I read Bryce Harrington’s The paradox of FOSS projects supporting Windows with some interest. If you’re a Linux enthusiast it should scare you.
Bryce makes the very good point that the ratio between contributors and users on Linux is substantially higher than for Windows users.
The contributor ratio is crucial to the success of an open source project. If the ratio is too low, then users will have difficulty getting support and fixes. Not only that, but a downward spiral may kick in because existing contributors may become disillusioned and leave, meaning the ratio deteriorates further.
Windows users have been well trained not to contribute. Windows software creators get over this problem by charging for their software. The software companies then hire extra software developers to provide support.
The problem for open source projects is that the same model won’t work for them because they don’t charge anything. Consequently, the project isn’t in a position to hire extra software developers and support staff to cover the shortfall in volunteer contributors.
The type of project will likely dictate how bad the problem becomes. For large complex projects, like network management systems for example, the project will be able to charge for support and training. Revenues from which can then be used to provide additional support personnel.
Less complex projects may not be in a position to offer support and training services because the project may not justify them.
A large migration from Windows to Linux would imply that the following sequence of things will happen:
- The contributor to user ratio goes down substantially;
- Both the new adopters from Windows and existing Linux users will become increasingly disgruntled with the reduction in the quality of support; and
- The existing contributors will be overwhelmed and may either curtail their efforts or completely terminate their involvement;
- All users will become increasingly unhappy with the deteriorating support they receive from the project with consequent effects to the projects viability and vitality.
What does this mean for Linux and Linux based projects? Either the free (as in beer) model has to change for some projects or migrating Windows users will have to be educated in order that the contributor/user ration remains sustainable.

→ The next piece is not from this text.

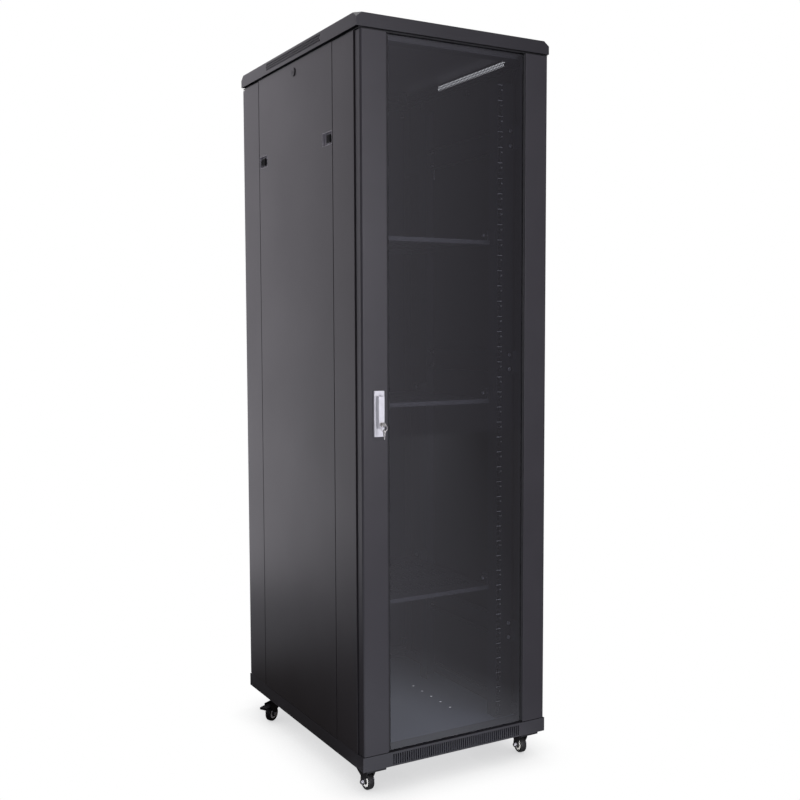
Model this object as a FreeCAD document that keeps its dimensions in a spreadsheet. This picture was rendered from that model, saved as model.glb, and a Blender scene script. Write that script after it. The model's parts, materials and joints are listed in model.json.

I am a little sceptical that the vast bulk of Windows users will ever make good open source contributors. The people most willing and best able to contribute are already, by a mechanism of self selection, contributing to open source. The remnants either don’t care or can’t be bothered to contribute. Hardly fertile ground for a message of help yourself, help other people.
Will Linux’s eventual breakthrough on the desktop actually have the effect of killing the universal “free” open source model?